◆ PROBLEM STATEMENT: Return exactly the lines that run from the beginning through the line containing "linear(26, 21, 17))", both included, and no others.

◆ DATA PROVIDED:
* * * * * * *
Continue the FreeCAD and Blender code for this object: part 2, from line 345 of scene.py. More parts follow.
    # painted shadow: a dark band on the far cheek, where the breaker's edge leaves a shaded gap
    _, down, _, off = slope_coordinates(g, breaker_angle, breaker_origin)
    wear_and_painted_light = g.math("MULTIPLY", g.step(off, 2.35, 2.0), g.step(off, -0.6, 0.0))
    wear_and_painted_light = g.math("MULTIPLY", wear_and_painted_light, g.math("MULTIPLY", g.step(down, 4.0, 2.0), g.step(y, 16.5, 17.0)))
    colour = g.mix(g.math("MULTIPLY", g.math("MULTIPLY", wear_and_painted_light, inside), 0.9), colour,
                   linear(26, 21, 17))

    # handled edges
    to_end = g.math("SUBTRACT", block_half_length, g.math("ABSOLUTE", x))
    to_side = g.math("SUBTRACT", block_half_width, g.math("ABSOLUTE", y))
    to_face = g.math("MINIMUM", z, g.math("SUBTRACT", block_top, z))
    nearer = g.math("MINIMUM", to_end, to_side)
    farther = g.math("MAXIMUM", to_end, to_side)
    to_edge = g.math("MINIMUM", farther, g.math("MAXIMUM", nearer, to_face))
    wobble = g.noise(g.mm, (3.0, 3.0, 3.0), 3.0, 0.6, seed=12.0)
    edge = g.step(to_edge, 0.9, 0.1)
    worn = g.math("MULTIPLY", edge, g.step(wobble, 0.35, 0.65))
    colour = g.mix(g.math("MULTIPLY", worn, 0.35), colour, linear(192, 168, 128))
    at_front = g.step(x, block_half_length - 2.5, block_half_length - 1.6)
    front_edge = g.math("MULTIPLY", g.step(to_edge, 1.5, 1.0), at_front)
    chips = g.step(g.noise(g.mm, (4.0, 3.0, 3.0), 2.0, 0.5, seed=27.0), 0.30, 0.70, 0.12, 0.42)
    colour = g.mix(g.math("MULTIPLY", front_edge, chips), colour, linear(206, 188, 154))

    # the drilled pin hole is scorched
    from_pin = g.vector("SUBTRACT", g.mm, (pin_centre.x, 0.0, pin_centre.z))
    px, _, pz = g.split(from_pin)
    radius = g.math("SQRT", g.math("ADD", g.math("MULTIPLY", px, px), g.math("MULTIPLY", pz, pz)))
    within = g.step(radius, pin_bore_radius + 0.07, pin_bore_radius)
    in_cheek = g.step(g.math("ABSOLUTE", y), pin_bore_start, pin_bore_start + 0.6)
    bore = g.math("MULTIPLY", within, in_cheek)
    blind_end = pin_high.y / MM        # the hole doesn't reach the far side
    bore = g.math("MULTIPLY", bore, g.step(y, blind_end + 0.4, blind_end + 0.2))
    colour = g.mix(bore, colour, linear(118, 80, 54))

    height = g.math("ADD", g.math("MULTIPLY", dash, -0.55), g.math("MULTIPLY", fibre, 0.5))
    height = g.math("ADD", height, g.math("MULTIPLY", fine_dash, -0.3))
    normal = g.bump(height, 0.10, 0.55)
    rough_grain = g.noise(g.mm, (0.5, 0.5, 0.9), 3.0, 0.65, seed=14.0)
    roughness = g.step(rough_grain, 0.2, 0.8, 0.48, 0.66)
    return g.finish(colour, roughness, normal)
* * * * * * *
◆ OUTPUT OF THE TASK:
Continue the FreeCAD and Blender code for this object: part 2, from line 345 of scene.py. More parts follow.
    # painted shadow: a dark band on the far cheek, where the breaker's edge leaves a shaded gap
    _, down, _, off = slope_coordinates(g, breaker_angle, breaker_origin)
    wear_and_painted_light = g.math("MULTIPLY", g.step(off, 2.35, 2.0), g.step(off, -0.6, 0.0))
    wear_and_painted_light = g.math("MULTIPLY", wear_and_painted_light, g.math("MULTIPLY", g.step(down, 4.0, 2.0), g.step(y, 16.5, 17.0)))
    colour = g.mix(g.math("MULTIPLY", g.math("MULTIPLY", wear_and_painted_light, inside), 0.9), colour,
                   linear(26, 21, 17))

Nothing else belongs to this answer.